When investigating regional interactions (accomplished by averaging groups in
Figs. 4–
6, not shown), we found that the superior and inferior regions had fewer equatorially aligned fibers (PEF = 45% ± 2% and 44% ± 2%, respectively;
P < 0.001) and a lower Ecc (Ecc = 0.46 ± 0.007 and 0.46 ± 0.007, respectively;
P < 0.01) compared to the nasal and temporal regions (PEF = 52% ± 2% and 52% ± 2%, respectively; Ecc = 0.49 ± 0.007 and 0.47 ± 0.007, respectively). The PEF results support a similar observation noted by Pijanka et al.,
16 who found that in both glaucomatous and nonglaucomatous sclera there were meridional fiber bands radiating tangentially from the superior and inferior regions in superior–nasal and inferior–nasal directions, respectively (
Fig. 6 versus
Figs. 4A–
4D from Pijanka et al.
16).
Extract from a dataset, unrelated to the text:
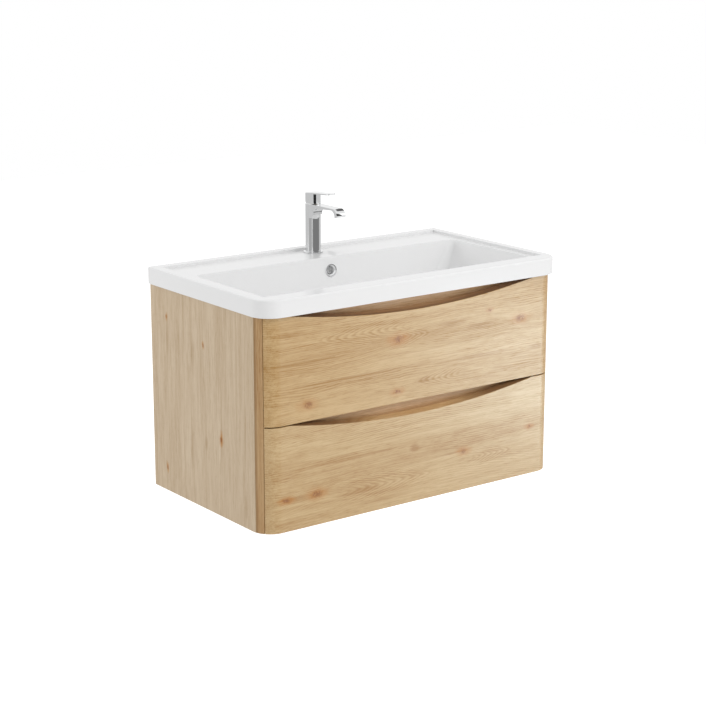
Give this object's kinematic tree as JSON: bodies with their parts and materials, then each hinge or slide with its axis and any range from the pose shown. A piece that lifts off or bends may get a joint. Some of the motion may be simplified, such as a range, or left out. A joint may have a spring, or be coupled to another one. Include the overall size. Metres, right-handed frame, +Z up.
{
  "type": "wall-hung vanity cabinet",
  "caption": "Wall-hung oak vanity with stacked drawers under a rectangular moulded basin and a single-lever mixer tap.",
  "frame": {"origin": "on the wall plane, in the middle of the four wall fixings", "axes": "+X along the wall to the right as seen from the front, +Y into the wall, +Z up; the drawer fronts face -Y"},
  "size_m": [0.9, 0.505, 0.7127],
  "materials": {
    "oak": "light oak laminate, satin, vertical grain on the sides and horizontal on the fronts",
    "rail_oak": "oak laminate, satin, in the shade behind the finger pulls",
    "basin_white": "white gel coat on cast mineral resin, gloss",
    "cover_plastic": "white moulded plastic",
    "chrome": "polished chrome plate",
    "zinc_steel": "zinc-plated steel",
    "brass": "plain brass",
    "rubber": "black rubber",
    "cartridge_plastic": "dark engineering plastic",
    "drawer_board": "white melamine-faced board"
  },
  "bodies": {
    "cabinet": {"side_panel_left": "oak", "side_panel_right": "oak", "corner_post_left": "oak", "corner_post_right": "oak", "bottom_panel": "oak", "rear_top_rail": "rail_oak", "rear_bottom_rail": "rail_oak", "front_top_rail": "rail_oak", "middle_rail": "rail_oak", "bumpers": "rubber", "wall_plate_left": "zinc_steel", "wall_plate_right": "zinc_steel", "hanger_left": "zinc_steel", "hanger_right": "zinc_steel", "hanger_covers": "cover_plastic", "basin": "basin_white", "overflow_ring": "chrome", "waste_body": "chrome", "waste_seal": "rubber", "waste_nut": "brass", "click_barrel": "brass", "tap_body": "chrome", "tap_base_ring": "chrome", "tap_stud": "zinc_steel", "tap_clamp_washer": "zinc_steel", "tap_stud_nut": "brass", "outlet_insert": "cartridge_plastic", "cartridge": "cartridge_plastic", "cartridge_nut": "brass", "upper_runner_left_fixed": "zinc_steel", "upper_runner_right_fixed": "zinc_steel", "lower_runner_left_fixed": "zinc_steel", "lower_runner_right_fixed": "zinc_steel"},
    "upper_drawer": {"upper_front": "oak", "upper_inner_front": "drawer_board", "upper_side_left": "drawer_board", "upper_side_right": "drawer_board", "upper_back": "drawer_board", "upper_base": "drawer_board", "trap_surround": "drawer_board", "upper_runner_left_moving": "zinc_steel", "upper_runner_right_moving": "zinc_steel"},
    "upper_runner_middle": {"upper_runner_left_middle": "zinc_steel", "upper_runner_right_middle": "zinc_steel"},
    "lower_drawer": {"lower_front": "oak", "lower_inner_front": "drawer_board", "lower_side_left": "drawer_board", "lower_side_right": "drawer_board", "lower_back": "drawer_board", "lower_base": "drawer_board", "lower_runner_left_moving": "zinc_steel", "lower_runner_right_moving": "zinc_steel"},
    "lower_runner_middle": {"lower_runner_left_middle": "zinc_steel", "lower_runner_right_middle": "zinc_steel"},
    "plug": {"waste_plug": "chrome"},
    "mixer": {"cartridge_rotor": "cartridge_plastic"},
    "lever": {"lever_stem": "zinc_steel", "handle": "chrome", "handle_screw": "zinc_steel"}
  },
  "joints": [
    {"name": "upper_drawer_slide", "type": "slide", "parent": "cabinet", "child": "upper_drawer", "axis": [0, -1, 0], "range_m": [0, 0.38]},
    {"name": "upper_runner_slide", "type": "slide", "parent": "cabinet", "child": "upper_runner_middle", "axis": [0, -1, 0], "range_m": [0, 0.19]},
    {"name": "lower_drawer_slide", "type": "slide", "parent": "cabinet", "child": "lower_drawer", "axis": [0, -1, 0], "range_m": [0, 0.38]},
    {"name": "lower_runner_slide", "type": "slide", "parent": "cabinet", "child": "lower_runner_middle", "axis": [0, -1, 0], "range_m": [0, 0.19]},
    {"name": "waste_plug_slide", "type": "slide", "parent": "cabinet", "child": "plug", "axis": [0, 0, 1], "range_m": [0, 0.008]},
    {"name": "mixer_swivel", "type": "hinge", "parent": "cabinet", "child": "mixer", "pos_m": [0, -0.063, 0.2265], "axis": [0, 0, 1], "range_deg": [-40, 40]},
    {"name": "lever_lift", "type": "hinge", "parent": "mixer", "child": "lever", "pos_m": [0, -0.063, 0.2265], "axis": [-1, 0, 0], "range_deg": [0, 22]}
  ],
  "couplings": [
    {"joint": "upper_runner_slide", "follows": "upper_drawer_slide", "ratio": 0.5},
    {"joint": "lower_runner_slide", "follows": "lower_drawer_slide", "ratio": 0.5}
  ]
}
Given the hypothesis that the circumferential ring of collagen fibers present in the peripapillary sclera confers protection to the LC,
12,13,22,24 it is possible that the difference in orientation and microstructural organization between these regions could be a contributing factor to the well-characterized clinical observation that the superior and inferior regions experience axon loss at a preferential rate during POAG development.
35,36 In contrast to the group and regional anisotropy findings of Pijanka et al.,
16 our Ecc results (analogous to their anisotropy measurement) indicated that there were statistically significant differences in the degree of preferred fiber angle for the areas of sclera that correspond across studies. Our results indicated that the glaucomatous samples exhibited a greater degree of preferred fiber angle in the nasal region and a lower degree of preferred fiber angle in the superior region (as measured using Ecc, shown in
Fig. 4). Additionally, our data showed that the G group had a significantly higher percentage of equatorially aligned fibers in the temporal region compared to the NG group, while Pijanka et al.
16 found that there were no notable differences between groups in their bulk fiber direction. However, several factors may make direct comparisons between the studies difficult. Firstly, the areas of the sclera analyzed were not identical. In the Pijanka et al. study, the sclera was subdivided into grouped quadrants (superior–nasal quadrant, inferior–temporal quadrant, and so on), while our scleral samples were obtained directly from the superior, nasal, inferior, and temporal regions. Secondly, the size of the area studied and the proximity to the ONH were quite different. Pijanka et al. analyzed all scleral tissue within a 6.5-mm annulus of the ONH, while our group sampled a 1-cm
2 area that started on average 2.25 mm from the edge of the optic nerve. Thirdly, different modalities were used to quantify the scleral microstructure. Additionally, it should be noted that while the Ecc region–group differences were statistically significant, the magnitudes of differences were relatively small. Further research is warranted to investigate if these small differences result in important physiologically consequences.